Disenchanted with the sport and approaching his mid-20s, Fodor didn’t touch a basketball again for seven years. A slew of miscellaneous jobs followed: manager at a car dealership, a position in the boating industry, a Congressional candidate, schoolteacher and coach, food truck operator, model. Along the way, he also took up golf, quickly working his way to a scratch and eventually even better than that.

Eventually, basketball would creep back into Fodor’s life, however, after an impromptu pick-up game in a South Carolina gym. Out of that, the proverbial light bulb went off and over the next 10 years shooting clinics around the country and the world followed.

Still, Fodor kept his hand in golf, playing mini-tour events when he could and in 2002 ended up caddying on the then-Nationwide Tour for Erik Compton. The two knew each other from Fodor’s days as the golf and basketball coach of a rival high school in Miami. “We traveled around the country in my car,” Compton said. “We were living out of hotels and never came home. It was a blast.”

A year later, Fodor went to Germany for three months, continued to build his basketball program and his name started to spread within the game’s inner circle. He also crossed paths in 2003 with Erik Spoelstra, then an assistant coach for the Heat. The two struck up a friendship and soon Fodor found himself helping the bright young mind out at camps and clinics whenever he could.

By 2005, Fodor had landed in the ABA as an assistant with the Florida Pit Bulls under head coach, general manager and president Tim Hardaway. Still, golf remained a part of the picture as well, with Fodor playing mini-tour events in South Florida when he could. He also found himself back on the bag for Compton in 2007 for the Nationwide’s stop in Boise, Idaho. Upset after missing the cut, Compton headed home while Fodor made the long drive to California for the next event. Except Compton never made it to the next tournament. He had a heart attack at home and underwent his second heart transplant.

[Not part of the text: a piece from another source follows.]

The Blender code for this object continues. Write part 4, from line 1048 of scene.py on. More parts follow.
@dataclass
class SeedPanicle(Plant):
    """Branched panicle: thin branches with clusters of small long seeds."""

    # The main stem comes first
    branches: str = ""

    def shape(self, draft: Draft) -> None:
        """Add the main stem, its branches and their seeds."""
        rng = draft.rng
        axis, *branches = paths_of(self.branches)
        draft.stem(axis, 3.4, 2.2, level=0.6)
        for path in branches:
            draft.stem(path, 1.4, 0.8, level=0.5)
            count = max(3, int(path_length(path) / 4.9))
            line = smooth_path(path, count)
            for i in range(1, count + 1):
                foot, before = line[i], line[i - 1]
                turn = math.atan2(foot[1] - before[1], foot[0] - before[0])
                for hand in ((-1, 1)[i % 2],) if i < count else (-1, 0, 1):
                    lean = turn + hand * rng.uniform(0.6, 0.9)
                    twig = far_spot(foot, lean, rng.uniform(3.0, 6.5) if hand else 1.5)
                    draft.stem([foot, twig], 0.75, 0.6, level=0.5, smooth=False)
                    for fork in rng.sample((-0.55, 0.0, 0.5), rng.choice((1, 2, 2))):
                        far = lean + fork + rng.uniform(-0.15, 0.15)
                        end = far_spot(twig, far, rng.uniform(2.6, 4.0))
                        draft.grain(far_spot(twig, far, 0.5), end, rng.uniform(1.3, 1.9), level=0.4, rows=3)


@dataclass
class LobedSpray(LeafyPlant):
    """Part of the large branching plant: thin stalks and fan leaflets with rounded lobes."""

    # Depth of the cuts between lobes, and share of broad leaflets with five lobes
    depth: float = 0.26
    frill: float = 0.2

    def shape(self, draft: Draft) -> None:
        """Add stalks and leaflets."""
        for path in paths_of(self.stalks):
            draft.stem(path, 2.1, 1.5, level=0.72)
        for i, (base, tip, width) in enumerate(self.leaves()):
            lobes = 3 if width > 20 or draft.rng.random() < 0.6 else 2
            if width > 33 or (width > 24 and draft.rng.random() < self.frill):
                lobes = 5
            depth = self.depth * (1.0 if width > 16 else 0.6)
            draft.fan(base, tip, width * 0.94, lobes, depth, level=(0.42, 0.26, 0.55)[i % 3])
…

“Had he been with me, I was in the middle of nowhere, no phone signal, no help, who knows what would have happened,” Fodor said. “But nothing good would have happened.”

What happened to Fodor is that his rep as “The Shooting Guy” continued to grow. In addition to his work at a variety of camps and clinics around the globe, he served as a personal shooting instructor for a number of players in the NBA, including Alonzo Mourning. Meanwhile, Spoelstra’s own career was taking off, too. After having started his career as a video coordinator for the Heat in 1995, he was named the organization’s head coach in 2008.

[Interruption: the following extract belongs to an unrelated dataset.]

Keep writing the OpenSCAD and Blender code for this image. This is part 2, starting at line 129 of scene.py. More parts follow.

As the years went by, basketball took over and golf became more recreational for Fodor. In 2015, he was named as an assistant coach with the WNBA’s Seattle Storm. The following September, in an effort to improve a number of player’s shooting percentages and with the game having pivoted to an emphasis on three-point shooting, Spoelstra made him the team’s first shooting coach.

“As talented as anybody I’ve ever seen in that space, a really unique basketball mind,” Spoelstra told reporters at the time. “I’ve known Rob for going back to when I was an assistant coach working with [former Heat guard] Mike James. That’s how I got to know Rob. And he worked with Mike, and Mike was the player I was in charge of developing, so I had to figure who he was spending his evenings with. And I was really impressed with that work.”

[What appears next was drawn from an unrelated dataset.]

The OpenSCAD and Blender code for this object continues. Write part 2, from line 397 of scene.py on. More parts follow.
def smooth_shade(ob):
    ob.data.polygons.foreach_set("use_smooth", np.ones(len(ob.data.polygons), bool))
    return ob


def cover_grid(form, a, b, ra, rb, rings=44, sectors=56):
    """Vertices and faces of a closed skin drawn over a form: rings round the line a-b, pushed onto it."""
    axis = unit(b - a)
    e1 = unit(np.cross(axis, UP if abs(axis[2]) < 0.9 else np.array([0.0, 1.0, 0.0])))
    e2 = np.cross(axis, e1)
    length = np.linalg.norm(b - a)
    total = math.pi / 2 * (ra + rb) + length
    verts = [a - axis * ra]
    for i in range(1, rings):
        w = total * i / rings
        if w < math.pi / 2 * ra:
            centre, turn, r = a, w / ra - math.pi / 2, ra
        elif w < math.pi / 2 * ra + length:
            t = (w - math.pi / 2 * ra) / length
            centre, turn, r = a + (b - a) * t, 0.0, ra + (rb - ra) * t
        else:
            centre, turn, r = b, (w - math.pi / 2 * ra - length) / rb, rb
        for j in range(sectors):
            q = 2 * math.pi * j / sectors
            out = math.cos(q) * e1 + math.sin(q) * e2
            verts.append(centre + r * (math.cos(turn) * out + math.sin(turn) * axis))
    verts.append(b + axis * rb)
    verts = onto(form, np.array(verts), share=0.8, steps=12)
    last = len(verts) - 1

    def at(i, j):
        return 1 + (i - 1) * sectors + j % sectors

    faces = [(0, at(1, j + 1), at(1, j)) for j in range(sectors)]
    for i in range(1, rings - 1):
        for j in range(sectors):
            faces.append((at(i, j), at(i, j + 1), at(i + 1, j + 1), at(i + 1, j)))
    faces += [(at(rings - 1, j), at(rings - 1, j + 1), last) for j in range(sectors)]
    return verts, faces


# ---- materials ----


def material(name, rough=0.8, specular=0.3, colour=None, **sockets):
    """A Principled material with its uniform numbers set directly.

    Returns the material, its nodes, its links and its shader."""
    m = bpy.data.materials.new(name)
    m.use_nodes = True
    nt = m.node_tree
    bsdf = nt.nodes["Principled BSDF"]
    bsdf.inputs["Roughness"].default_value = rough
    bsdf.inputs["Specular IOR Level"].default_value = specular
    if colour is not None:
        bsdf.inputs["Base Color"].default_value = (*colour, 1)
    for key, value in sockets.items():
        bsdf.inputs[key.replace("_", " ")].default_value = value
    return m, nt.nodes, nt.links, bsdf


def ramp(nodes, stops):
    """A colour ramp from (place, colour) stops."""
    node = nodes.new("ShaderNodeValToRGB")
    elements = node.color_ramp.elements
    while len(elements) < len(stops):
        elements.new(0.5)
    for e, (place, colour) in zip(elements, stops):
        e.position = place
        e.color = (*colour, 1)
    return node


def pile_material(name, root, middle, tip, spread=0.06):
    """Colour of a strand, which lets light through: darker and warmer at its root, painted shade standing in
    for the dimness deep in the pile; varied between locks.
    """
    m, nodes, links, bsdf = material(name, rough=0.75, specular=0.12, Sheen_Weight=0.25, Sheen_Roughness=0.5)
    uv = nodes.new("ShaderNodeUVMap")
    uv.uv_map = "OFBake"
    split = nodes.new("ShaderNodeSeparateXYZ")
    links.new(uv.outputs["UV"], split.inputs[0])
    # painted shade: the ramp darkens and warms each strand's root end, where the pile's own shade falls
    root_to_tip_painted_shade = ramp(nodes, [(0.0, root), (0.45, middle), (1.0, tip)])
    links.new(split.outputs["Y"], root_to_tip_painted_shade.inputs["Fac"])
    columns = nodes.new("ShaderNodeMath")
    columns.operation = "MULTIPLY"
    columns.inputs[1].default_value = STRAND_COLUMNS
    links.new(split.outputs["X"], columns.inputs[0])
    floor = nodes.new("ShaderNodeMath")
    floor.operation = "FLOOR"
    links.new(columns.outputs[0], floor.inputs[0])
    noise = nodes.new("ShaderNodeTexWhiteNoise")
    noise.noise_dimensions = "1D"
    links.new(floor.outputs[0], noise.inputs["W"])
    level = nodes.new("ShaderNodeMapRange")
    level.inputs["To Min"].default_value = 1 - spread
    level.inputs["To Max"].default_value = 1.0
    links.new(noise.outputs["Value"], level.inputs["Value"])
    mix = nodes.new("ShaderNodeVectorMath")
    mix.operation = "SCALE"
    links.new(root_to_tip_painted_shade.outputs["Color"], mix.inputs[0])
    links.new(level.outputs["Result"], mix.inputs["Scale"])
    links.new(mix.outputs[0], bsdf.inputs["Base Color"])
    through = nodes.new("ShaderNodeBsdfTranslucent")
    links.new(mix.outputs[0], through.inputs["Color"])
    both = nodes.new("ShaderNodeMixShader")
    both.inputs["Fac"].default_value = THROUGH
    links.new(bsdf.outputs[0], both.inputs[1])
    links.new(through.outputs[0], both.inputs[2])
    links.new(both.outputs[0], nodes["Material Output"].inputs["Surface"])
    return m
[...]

Since bringing Fodor aboard, the Heat have set franchise records for three-point field goals made in each of the last three seasons and last year set a franchise record for points in a season.

But even as the Heat prepare to play in their sixth NBA Finals, golf is never far from Fodor’s mind, or that of his players. If nothing else, it’s a welcome respite from the grind of what has been a three-month lockdown in one city.

And for a moment, Fodor can’t help but think what might have been had basketball not worked out.

“If I could’ve kept playing golf, I was going to try to qualify for the U.S. Senior Open or Senior British Open,” he said. “In my mind, I absolutely would’ve qualified for one of them. I was playing that well.

“But it is it what it is. Here we are playing for an NBA title instead.”